▸ Exercise description: Which lines below fall between the one containing "high)), parts, fibre)" and the one containing "if empty is"? Repeat them exactly, counting both of those lines, and add nothing else.

----

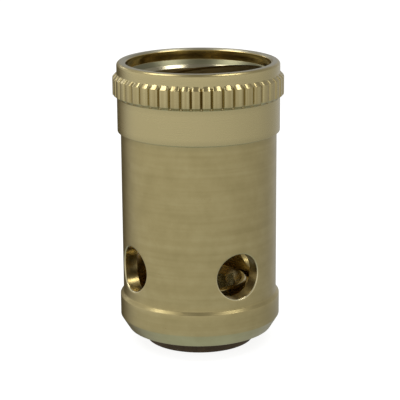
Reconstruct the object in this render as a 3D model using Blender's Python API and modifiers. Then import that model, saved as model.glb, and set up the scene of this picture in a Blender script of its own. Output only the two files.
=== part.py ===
"""Drop-in valve barrel: a turned brass sleeve with a knurled collar, four side ports and a coarse
left-hand stem thread, a screwed-in valve seat on its gasket, and a soft base washer.

Metres, +Z up. The origin is the centre of the base washer's underside. The ports lie on the X and
Y axes. Profiles are (radius, height) points that run down the outer side and back up the bore.
"""

import math

import bmesh
import bpy
from mathutils import Matrix, Vector

MM = 0.001
STEPS = 48  # facets round every turned surface, one for each knurl tooth

# Base washer and the recess it sits in
WASHER_R = 7.50 * MM
WASHER_HOLE_R = 5.20 * MM
WASHER_TOP = 2.88 * MM
WASHER_EDGE = 0.20 * MM
RECESS_R = WASHER_R + 0.10 * MM
RECESS_TOP = WASHER_TOP + 0.07 * MM

# Barrel, outside, from the bottom up
BOTTOM_R = 10.00 * MM
BOTTOM_Z = 1.87 * MM
LAND_R = 11.10 * MM
LOW_LAND_Z = (3.66 * MM, 6.55 * MM)
RELIEF_R = 10.66 * MM
RELIEF_CONE = LAND_R - RELIEF_R
UPPER_LAND_Z = 29.78 * MM
UPPER_STEP = 0.10 * MM
COLLAR_R = 11.69 * MM
COLLAR_Z = (34.92 * MM, 37.18 * MM)
COLLAR_TOP_CHAMFER = COLLAR_R - LAND_R
COLLAR_LOW_CHAMFER = 0.45 * MM
RIM_Z = 39.26 * MM
RIM_CHAMFER = 0.30 * MM

# Barrel, inside, from the top down
MOUTH_R = 9.84 * MM
MOUTH_CHAMFER = 0.25 * MM
MOUTH_FLOOR_Z = 37.75 * MM
BORE_R = 8.80 * MM
THREAD_RELIEF_R = 9.75 * MM
THREAD_RELIEF_Z = (21.60 * MM, 24.00 * MM)
CHAMBER_FLOOR_Z = 5.70 * MM
CHAMBER_CORNER = 0.40 * MM

# Knurled collar: straight V grooves
GROOVE_DEPTH = 0.50 * MM
GROOVE_HALF_WIDTH = 0.24 * MM

# Stem thread: left-hand, two starts, trapezoidal groove
THREAD_STARTS = 2
THREAD_LEAD = 8.00 * MM
THREAD_MAJOR_R = 9.70 * MM
THREAD_ROOT_HALF = 0.55 * MM
THREAD_CUT_R = BORE_R - 0.30 * MM
THREAD_CUT_HALF = 1.08 * MM
THREAD_TOP_Z = 39.00 * MM
THREAD_PHASE = math.radians(93.75)  # half a facet off the bore, so that no two edges meet

# Side ports
PORT_R = 3.12 * MM
PORT_Z = 11.42 * MM
PORT_SIDES = 32

# Valve seat and its gasket
SEAT_HOLE_R = 6.65 * MM
SEAT_SHANK_R = SEAT_HOLE_R - 0.05 * MM
SEAT_SHANK_Z = 3.40 * MM
SEAT_SHANK_CHAMFER = 0.20 * MM
SEAT_FLANGE_R = 7.90 * MM
SEAT_FLANGE_Z = (6.25 * MM, 7.30 * MM)
SEAT_LIP_R = 6.55 * MM
SEAT_LIP_Z = 8.60 * MM
SEAT_LIP_CHAMFER = 0.20 * MM
SEAT_LIP_INNER_R = 5.85 * MM
SEAT_BORE_R = 5.00 * MM
SEAT_CONE_Z = 7.75 * MM
SOCKET_FLATS = 9.60 * MM
SOCKET_FLOOR_Z = 5.20 * MM
GASKET_R = (6.75 * MM, 7.85 * MM)
GASKET_Z = (5.75 * MM, 6.20 * MM)


def clear_scene():
    for obj in list(bpy.data.objects):
        bpy.data.objects.remove(obj, do_unlink=True)


def new_collection(name):
    collection = bpy.data.collections.new(name)
    bpy.context.scene.collection.children.link(collection)
    return collection


def new_material(name, colour, metallic, roughness):
    material = bpy.data.materials.new(name)
    material.use_nodes = True
    shader = material.node_tree.nodes["Principled BSDF"]
    shader.inputs["Base Color"].default_value = (*colour, 1.0)
    shader.inputs["Metallic"].default_value = metallic
    shader.inputs["Roughness"].default_value = roughness
    return material


def new_object(name, bm, collection, material=None):
    mesh = bpy.data.meshes.new(name)
    bm.to_mesh(mesh)
    bm.free()
    obj = bpy.data.objects.new(name, mesh)
    collection.objects.link(obj)
    if material:
        mesh.materials.append(material)
    return obj


def turned(name, profile, collection, material):
    """A closed (radius, height) profile turned about Z."""
    bm = bmesh.new()
    points = [bm.verts.new((radius, 0.0, height)) for radius, height in profile]
    for start, end in zip(points, points[1:] + points[:1]):
        bm.edges.new((start, end))
    obj = new_object(name, bm, collection, material)
    screw = obj.modifiers.new("Turn", "SCREW")
    screw.axis = "Z"
    screw.steps = STEPS
    screw.render_steps = STEPS
    screw.use_merge_vertices = True
    screw.merge_threshold = 1e-6
    screw.use_smooth_shade = False
    return obj


def new_cutter(name, bm):
    """A closed mesh that only cuts: hidden from the model, its faces turned outwards."""
    bmesh.ops.triangulate(bm, faces=bm.faces)
    bmesh.ops.recalc_face_normals(bm, faces=bm.faces)
    cutter = new_object(name, bm, cutters)
    cutter.hide_render = True
    cutter.display_type = "WIRE"
    return cutter


def cut(obj, cutter):
    boolean = obj.modifiers.new("Cut " + cutter.name, "BOOLEAN")
    boolean.operation = "DIFFERENCE"
    boolean.solver = "EXACT"
    boolean.object = cutter


def rod_cutter(name, radius, length, sides, placing):
    """A straight rod with that many sides, centred on the origin along Z, then placed."""
    bm = bmesh.new()
    bmesh.ops.create_cone(
        bm, cap_ends=True, segments=sides, radius1=radius, radius2=radius, depth=length, matrix=placing
    )
    return new_cutter(name, bm)


def knurl_cutter():
    """One V groove between each two teeth: a diamond-section bar with its widest line on the crest."""
    height = COLLAR_Z[1] - COLLAR_Z[0] + 4 * COLLAR_TOP_CHAMFER
    middle = (COLLAR_Z[0] + COLLAR_Z[1]) / 2
    shape = Matrix.Diagonal((GROOVE_DEPTH, GROOVE_HALF_WIDTH, height, 1))
    bm = bmesh.new()
    for tooth in range(STEPS):
        turn = Matrix.Rotation((tooth + 0.5) * math.tau / STEPS, 4, "Z")
        place = turn @ Matrix.Translation((COLLAR_R, 0, middle)) @ shape
        bmesh.ops.create_cone(bm, cap_ends=True, segments=4, radius1=1, radius2=1, depth=1, matrix=place)
    return new_cutter("knurl_grooves", bm)


def thread_cutter():
    """The helical grooves of the stem thread, from above its mouth down into its relief."""
    step = math.tau / STEPS
    drop = THREAD_LEAD / STEPS
    bottom = (THREAD_RELIEF_Z[0] + THREAD_RELIEF_Z[1]) / 2
    count = round((THREAD_TOP_Z - bottom) / drop)
    section = (
        (THREAD_CUT_R, THREAD_CUT_HALF),
        (THREAD_MAJOR_R, THREAD_ROOT_HALF),
        (THREAD_MAJOR_R, -THREAD_ROOT_HALF),
        (THREAD_CUT_R, -THREAD_CUT_HALF),
    )
    bm = bmesh.new()
    for start in range(THREAD_STARTS):
        turn = Matrix.Rotation(THREAD_PHASE + start * math.tau / THREAD_STARTS, 4, "Z")
        corners = [
            bm.verts.new(turn @ Vector((radius, 0.0, THREAD_TOP_Z + offset))) for radius, offset in section
        ]
        face = bm.faces.new(corners)
        # Going down anticlockwise, seen from above, makes the thread left-handed.
        bmesh.ops.spin(
            bm,
            geom=[*corners, *face.edges, face],
            cent=(0, 0, 0),
            axis=(0, 0, 1),
            dvec=(0, 0, -drop),
            angle=step * count,
            steps=count,
        )
    return new_cutter("stem_thread_grooves", bm)


def barrel_profile():
    return (
        (LAND_R - RIM_CHAMFER, RIM_Z),
        (LAND_R, RIM_Z - RIM_CHAMFER),
        (LAND_R, COLLAR_Z[1] + COLLAR_TOP_CHAMFER),
        (COLLAR_R, COLLAR_Z[1]),
        (COLLAR_R, COLLAR_Z[0]),
        (LAND_R, COLLAR_Z[0] - COLLAR_LOW_CHAMFER),
        (LAND_R, UPPER_LAND_Z),
        (RELIEF_R, UPPER_LAND_Z - UPPER_STEP),
        (RELIEF_R, LOW_LAND_Z[1] + RELIEF_CONE),
        (LAND_R, LOW_LAND_Z[1]),
        (LAND_R, LOW_LAND_Z[0]),
        (BOTTOM_R, BOTTOM_Z),
        (RECESS_R, BOTTOM_Z),
        (RECESS_R, RECESS_TOP),
        (SEAT_HOLE_R, RECESS_TOP),
        (SEAT_HOLE_R, CHAMBER_FLOOR_Z),
        (BORE_R - CHAMBER_CORNER, CHAMBER_FLOOR_Z),
        (BORE_R, CHAMBER_FLOOR_Z + CHAMBER_CORNER),
        (BORE_R, THREAD_RELIEF_Z[0] - (THREAD_RELIEF_R - BORE_R)),
        (THREAD_RELIEF_R, THREAD_RELIEF_Z[0]),
        (THREAD_RELIEF_R, THREAD_RELIEF_Z[1]),
        (BORE_R, THREAD_RELIEF_Z[1]),
        (BORE_R, MOUTH_FLOOR_Z - (MOUTH_R - BORE_R)),
        (MOUTH_R, MOUTH_FLOOR_Z),
        (MOUTH_R, RIM_Z - MOUTH_CHAMFER),
        (MOUTH_R + MOUTH_CHAMFER, RIM_Z),
    )


def make_barrel():
    brass = new_material("brass_satin", (0.42, 0.35, 0.19), 1.0, 0.35)
    barrel = turned("barrel", barrel_profile(), parts, brass)
    across = 4 * COLLAR_R
    half_side = Matrix.Rotation(math.pi / PORT_SIDES, 4, "Z")
    for axis, about in (("x", "Y"), ("y", "X")):
        turn = Matrix.Rotation(math.pi / 2, 4, about)
        place = Matrix.Translation((0, 0, PORT_Z)) @ turn @ half_side
        cut(barrel, rod_cutter("ports_along_" + axis, PORT_R, across, PORT_SIDES, place))
    cut(barrel, knurl_cutter())
    cut(barrel, thread_cutter())
    return barrel


def make_valve_seat():
    brass = new_material("brass_seat", (0.45, 0.39, 0.25), 1.0, 0.25)
    profile = (
        (SEAT_LIP_R - SEAT_LIP_CHAMFER, SEAT_LIP_Z),
        (SEAT_LIP_R, SEAT_LIP_Z - SEAT_LIP_CHAMFER),
        (SEAT_LIP_R, SEAT_FLANGE_Z[1]),
        (SEAT_FLANGE_R, SEAT_FLANGE_Z[1]),
        (SEAT_FLANGE_R, SEAT_FLANGE_Z[0]),
        (SEAT_SHANK_R, SEAT_FLANGE_Z[0]),
        (SEAT_SHANK_R, SEAT_SHANK_Z + SEAT_SHANK_CHAMFER),
        (SEAT_SHANK_R - SEAT_SHANK_CHAMFER, SEAT_SHANK_Z),
        (SEAT_BORE_R, SEAT_SHANK_Z),
        (SEAT_BORE_R, SEAT_CONE_Z),
        (SEAT_LIP_INNER_R, SEAT_LIP_Z),
    )
    seat = turned("valve_seat", profile, parts, brass)
    depth = 2 * (SEAT_LIP_Z - SOCKET_FLOOR_Z)
    corner_r = SOCKET_FLATS / 2 / math.cos(math.pi / 6)
    place = Matrix.Translation((0, 0, SOCKET_FLOOR_Z + depth / 2))
    cut(seat, rod_cutter("key_socket", corner_r, depth, 6, place))
    return seat


def make_seat_gasket():
    fibre = new_material("gasket_fibre", (0.10, 0.05, 0.03), 0.0, 0.8)
    inner, outer = GASKET_R
    low, high = GASKET_Z
    return turned("seat_gasket", ((outer, high), (outer, low), (inner, low), (inner, high)), parts, fibre)


def make_base_washer():
    rubber = new_material("washer_rubber", (0.045, 0.030, 0.015), 0.0, 0.65)
    profile = (
        (WASHER_R - WASHER_EDGE, WASHER_TOP),
        (WASHER_R, WASHER_TOP - WASHER_EDGE),
        (WASHER_R, WASHER_EDGE),
        (WASHER_R - WASHER_EDGE, 0.0),
        (WASHER_HOLE_R, 0.0),
        (WASHER_HOLE_R, WASHER_TOP),
    )
    return turned("base_washer", profile, parts, rubber)


clear_scene()
parts = new_collection("valve_barrel")
cutters = new_collection("cutters")
make_barrel()
make_valve_seat()
make_seat_gasket()
make_base_washer()
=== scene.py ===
"""Looks for the drop-in valve barrel: fine meshes for its four pieces, procedural materials, and a
plain studio. Metres, +Z up, in the CAD model's frame. Profiles are (radius, height, edge radius)
points that run down the outer side of a piece and back up its bore."""

import math

import bmesh
import bpy
import numpy as np
from mathutils import Matrix, Vector


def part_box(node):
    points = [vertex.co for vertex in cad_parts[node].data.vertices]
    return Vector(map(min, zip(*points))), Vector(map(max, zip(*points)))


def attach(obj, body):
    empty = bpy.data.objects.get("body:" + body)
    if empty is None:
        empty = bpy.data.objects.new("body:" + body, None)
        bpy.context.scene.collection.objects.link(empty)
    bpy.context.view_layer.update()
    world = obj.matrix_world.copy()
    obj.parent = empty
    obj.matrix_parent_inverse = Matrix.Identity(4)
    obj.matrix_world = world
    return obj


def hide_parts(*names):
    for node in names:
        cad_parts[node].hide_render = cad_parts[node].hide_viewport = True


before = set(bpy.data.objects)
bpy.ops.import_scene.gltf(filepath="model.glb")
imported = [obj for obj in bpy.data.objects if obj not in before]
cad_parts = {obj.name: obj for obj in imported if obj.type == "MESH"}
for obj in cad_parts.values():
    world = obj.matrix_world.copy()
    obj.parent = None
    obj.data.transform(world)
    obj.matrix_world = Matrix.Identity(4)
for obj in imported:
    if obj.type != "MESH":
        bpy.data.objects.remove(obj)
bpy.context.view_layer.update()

MM = 0.001
TINY = 1e-6
SHARP_ANGLE = math.radians(32)
EDGE = 0.07 * MM  # the small radius that turning and deburring leave on an edge
FILLET_STEPS = 4
FILLET_SHARE = 0.45  # the most of a side that the fillet at one of its ends may take

# Sizes read from the CAD model
barrel_low, barrel_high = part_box("barrel")
washer_low, washer_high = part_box("base_washer")
seat_low, seat_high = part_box("valve_seat")
gasket_low, gasket_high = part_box("seat_gasket")
RIM_Z = barrel_high.z
BOTTOM_Z = barrel_low.z
COLLAR_R = barrel_high.x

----

▸ Task result:
    return turned("seat_gasket", ((outer, high), (outer, low), (inner, low), (inner, high)), parts, fibre)


def make_base_washer():
    rubber = new_material("washer_rubber", (0.045, 0.030, 0.015), 0.0, 0.65)
    profile = (
        (WASHER_R - WASHER_EDGE, WASHER_TOP),
        (WASHER_R, WASHER_TOP - WASHER_EDGE),
        (WASHER_R, WASHER_EDGE),
        (WASHER_R - WASHER_EDGE, 0.0),
        (WASHER_HOLE_R, 0.0),
        (WASHER_HOLE_R, WASHER_TOP),
    )
    return turned("base_washer", profile, parts, rubber)


clear_scene()
parts = new_collection("valve_barrel")
cutters = new_collection("cutters")
make_barrel()
make_valve_seat()
make_seat_gasket()
make_base_washer()
=== scene.py ===
"""Looks for the drop-in valve barrel: fine meshes for its four pieces, procedural materials, and a
plain studio. Metres, +Z up, in the CAD model's frame. Profiles are (radius, height, edge radius)
points that run down the outer side of a piece and back up its bore."""

import math

import bmesh
import bpy
import numpy as np
from mathutils import Matrix, Vector


def part_box(node):
    points = [vertex.co for vertex in cad_parts[node].data.vertices]
    return Vector(map(min, zip(*points))), Vector(map(max, zip(*points)))


def attach(obj, body):
    empty = bpy.data.objects.get("body:" + body)
    if empty is None:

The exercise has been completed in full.